La Russie et l’Allemagne étant écartées pour un temps, l’Angleterre ne se heurtait dans le Levant qu’à une seule Puissance : la France. En 1916, on avait essayé de s’entendre : mais l’accord de Londres apparaissait à beaucoup d’esprits avertis, non seulement provisoire, mais impraticable. Vers 1918, on vit apparaître dans quelques journaux anglais une formule nouvelle : « L’Angleterre laisse à la France les mains libres sur le Rhin, la France laisse à l’Angleterre les mains libres en Orient. » Formule dangereuse et fausse, dont la première partie ne s’est point réalisée, dont la seconde ne saurait se réaliser davantage. En fait, l’Angleterre et la France ont l’une et l’autre des intérêts propres et vitaux à défendre, et sur le Rhin et dans le Levant.
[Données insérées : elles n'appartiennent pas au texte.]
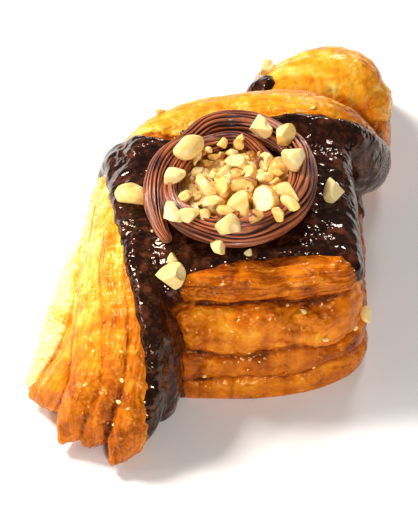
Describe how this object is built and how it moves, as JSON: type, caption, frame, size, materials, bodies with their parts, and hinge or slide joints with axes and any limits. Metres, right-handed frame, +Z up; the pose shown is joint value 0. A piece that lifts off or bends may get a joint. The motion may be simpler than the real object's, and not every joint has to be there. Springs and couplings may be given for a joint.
{
  "type": "chocolate hazelnut danish pastry",
  "caption": "Folded laminated danish with claw-like ends, chocolate spread, a piped chocolate ring and chopped hazelnuts on top.",
  "frame": {"origin": "middle of the bounding box on the flat base", "axes": "+Z up, +Y along the pastry's longest side, +X to the right when the claw-like front end is nearest"},
  "size_m": [0.0875, 0.1316, 0.0446],
  "materials": {
    "dough": "glazed golden brown flaky crust",
    "chocolate": "wet glossy dark chocolate",
    "piped_chocolate": "satin milk chocolate cream",
    "nuts": "chopped hazelnut"
  },
  "bodies": {
    "root": {"dough": "dough", "chocolate_spread": "chocolate", "chocolate_spread_back": "chocolate", "piped_ring": "piped_chocolate", "nut_heap": "nuts"}
  },
  "joints": []
}
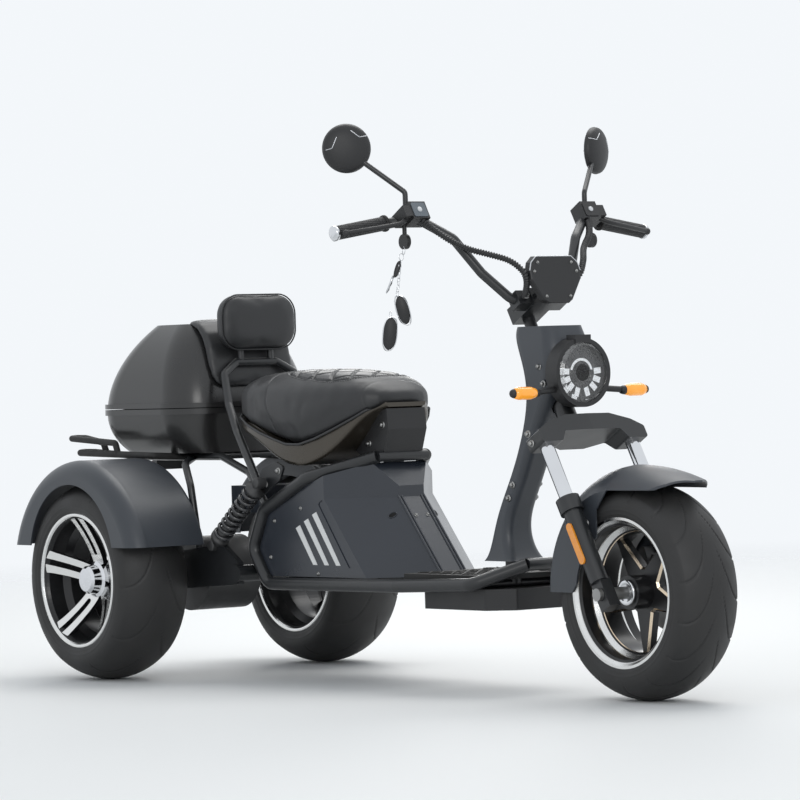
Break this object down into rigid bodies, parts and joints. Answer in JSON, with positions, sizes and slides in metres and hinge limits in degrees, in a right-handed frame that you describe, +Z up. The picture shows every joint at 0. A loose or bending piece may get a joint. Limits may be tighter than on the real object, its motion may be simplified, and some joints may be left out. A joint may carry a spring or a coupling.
{
  "type": "electric three-wheel scooter",
  "caption": "Electric fat-tyre three-wheel scooter: raked fork in front, driven axle behind, saddle with backrest and lidded top box.",
  "frame": {"origin": "centre of the footprint on the ground, half way along the vehicle's length", "axes": "+X forward in the riding direction, +Y to the rider's left, +Z up; steering straight ahead, lid shut"},
  "size_m": [2.254, 0.8854, 1.292],
  "materials": {
    "tyre": "matt black tread rubber",
    "graphite_paint": "satin graphite paint",
    "black_paint": "gloss black paint",
    "rim_alloy": "black cast alloy with machined lips",
    "chrome": "polished chrome",
    "steel": "plated steel",
    "black_plastic": "textured black plastic",
    "gloss_panel": "gloss graphite plastic",
    "bronze_trim": "dark bronze gloss",
    "white_stripe": "white stripe",
    "leather": "stitched black leatherette",
    "rubber": "moulded black rubber",
    "lamp_silver": "mirrored reflector with light blocks",
    "lens_clear": "clear lens",
    "lens_amber": "amber lens",
    "lens_red": "red lamp lens",
    "mirror": "silvered glass"
  },
  "bodies": {
    "chassis": {"backrest_hoop": "black_paint", "backrest_pad": "leather", "battery": "black_plastic", "belly_pan": "black_plastic", "box_hinge_pins": "steel", "box_tub": "gloss_panel", "controller_box": "black_plastic", "footboard": "rubber", "grab_rails": "rubber", "headlight_bucket": "black_plastic", "headlight_lens": "lens_clear", "headlight_unit": "lamp_silver", "luggage_rack": "black_paint", "main_frame": "black_paint", "neck_cover": "graphite_paint", "rear_axle": "steel", "rear_fender_left": "graphite_paint", "rear_fender_right": "graphite_paint", "seat_bracket": "black_plastic", "seat_cushion": "leather", "seat_skirt": "bronze_trim", "shock_absorbers": "steel", "side_panels": "gloss_panel", "side_stripes": "white_stripe", "signal_stalks": "black_plastic", "swing_arm": "black_paint", "tail_lamp": "lens_red", "turn_signals": "lens_amber"},
    "fork": {"bar_clamp": "black_paint", "brake_levers": "black_paint", "cable_conduits": "rubber", "display": "black_plastic", "fork_reflectors": "lens_amber", "fork_sliders": "black_paint", "fork_stanchions": "chrome", "fork_yoke": "black_paint", "front_axle": "steel", "front_caliper": "steel", "front_fender": "graphite_paint", "grips": "rubber", "hand_controls": "black_plastic", "handlebar": "black_paint", "mirror_arm_left": "black_paint", "mirror_arm_right": "black_paint", "mirror_glass_left": "mirror", "mirror_glass_right": "mirror", "mirror_head_left": "black_plastic", "mirror_head_right": "black_plastic"},
    "lid": {"box_lid": "gloss_panel", "lid_pad": "leather"},
    "front_wheel": {"front_disc": "steel", "front_rim": "rim_alloy", "front_tyre": "tyre"},
    "rear_right_wheel": {"rear_cap_right": "chrome", "rear_rim_right": "rim_alloy", "rear_tyre_right": "tyre"},
    "rear_left_wheel": {"rear_cap_left": "chrome", "rear_rim_left": "rim_alloy", "rear_tyre_left": "tyre"}
  },
  "joints": [
    {"name": "steering", "type": "hinge", "parent": "chassis", "child": "fork", "pos_m": [0.85482, 0, 0.2205], "axis": [-0.5, 0, 0.866], "range_deg": [-30, 30]},
    {"name": "front_wheel_spin", "type": "hinge", "parent": "fork", "child": "front_wheel", "pos_m": [0.886, 0, 0.2385], "axis": [0, 1, 0], "continuous": true},
    {"name": "rear_right_wheel_spin", "type": "hinge", "parent": "chassis", "child": "rear_right_wheel", "pos_m": [-0.794, -0.322, 0.246], "axis": [0, 1, 0], "continuous": true},
    {"name": "rear_left_wheel_spin", "type": "hinge", "parent": "chassis", "child": "rear_left_wheel", "pos_m": [-0.794, 0.322, 0.246], "axis": [0, 1, 0], "continuous": true},
    {"name": "lid_hinge", "type": "hinge", "parent": "chassis", "child": "lid", "pos_m": [-1.044, 0, 0.66], "axis": [0, -1, 0], "range_deg": [0, 75]}
  ]
}
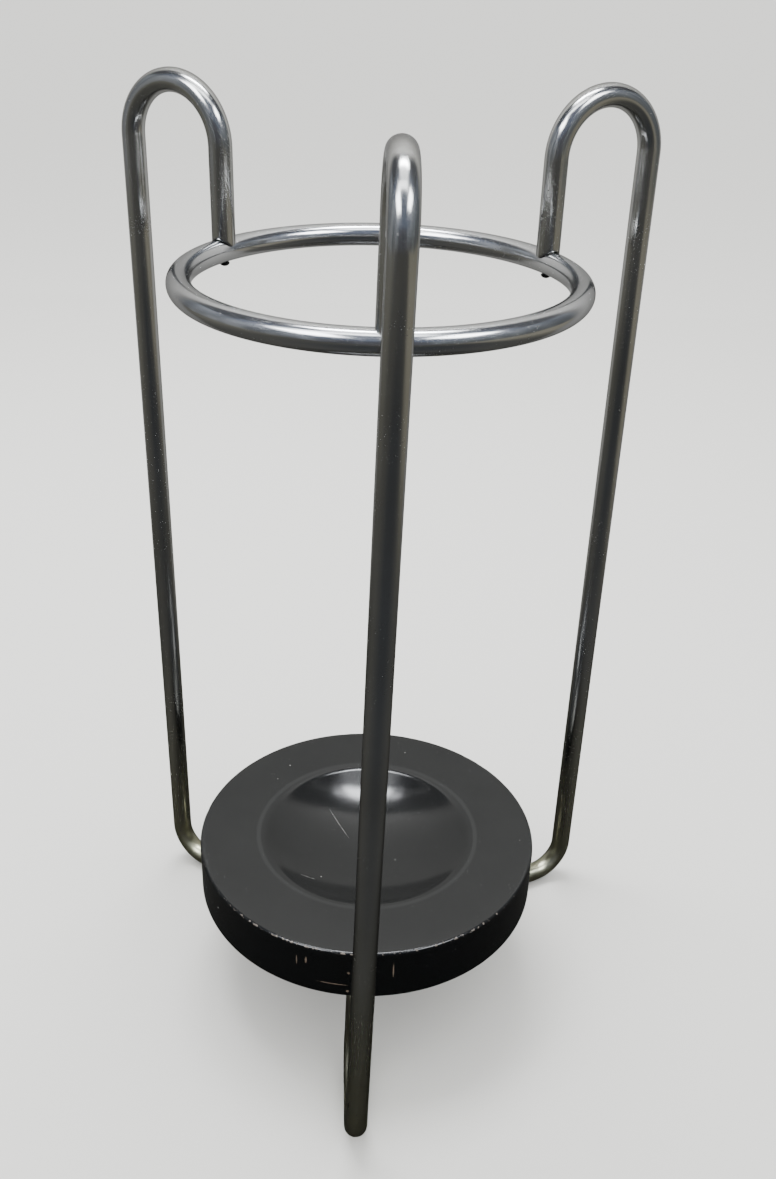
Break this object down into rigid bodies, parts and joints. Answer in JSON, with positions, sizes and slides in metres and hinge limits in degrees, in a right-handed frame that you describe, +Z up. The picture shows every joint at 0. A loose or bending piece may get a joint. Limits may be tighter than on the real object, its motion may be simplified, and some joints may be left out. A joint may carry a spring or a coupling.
{
  "type": "bag holder stand",
  "caption": "Free-standing holder of bent chromed tube: looped legs carry a tube ring on top and a thick black dished disc low down.",
  "frame": {"origin": "on the floor, at the middle of the footprint's bounding box; the ring's and disc's axis is 38 mm behind it", "axes": "+Z up along the ring's axis, -Y towards the front leg, +X to the right"},
  "size_m": [0.3684, 0.3468, 0.689],
  "materials": {
    "chrome": "polished chrome plate, lightly pitted and worn",
    "black_lacquer": "semi-gloss black lacquer, worn at the rim",
    "dark_screw": "blackened steel",
    "plain_steel": "plain turned steel"
  },
  "bodies": {
    "root": {"base_disc": "black_lacquer", "top_ring": "chrome", "leg_tube_front": "chrome", "top_plug_front": "plain_steel", "ring_screw_front": "dark_screw", "bottom_plug_front": "plain_steel", "disc_pin_front": "plain_steel", "leg_tube_left": "chrome", "top_plug_left": "plain_steel", "ring_screw_left": "dark_screw", "bottom_plug_left": "plain_steel", "disc_pin_left": "plain_steel", "leg_tube_right": "chrome", "top_plug_right": "plain_steel", "ring_screw_right": "dark_screw", "bottom_plug_right": "plain_steel", "disc_pin_right": "plain_steel"}
  },
  "joints": []
}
Au début de février 1921, quelques jours avant que se réunît à Londres la conférence interalliée pour les affaires d’Orient, je rencontrai un journaliste anglais très au courant de la politique de son pays, et causai longuement avec lui de la situation créée par l’antagonisme de la France et de l’Angleterre dans le Levant. « La France, me dit-il, ne peut pas être partout. Elle possède dans l’Afrique du Nord un empire magnifique ; que ne se désintéresse-t-elle de la Méditerranée orientale ? » Je répondis que la France pouvait ne point aspirer dans cette région à des conquêtes nouvelles, mais qu’il lui était impossible de renoncer aux positions acquises, à l’influence établie, aux droits et aux intérêts reconnus. Il répartit : « Ecoutez : les Turcs sont finis, c’est une nation dégénérée, exténuée, incapable de résister et de survivre aux derniers coups dont elle vient d’être frappée. Si les Grecs attaquent vigoureusement la Turquie, elle succombera pour toujours. Que vous le vouliez ou non, l’Empire ottoman est mort, et le moment est venu de régler sa succession.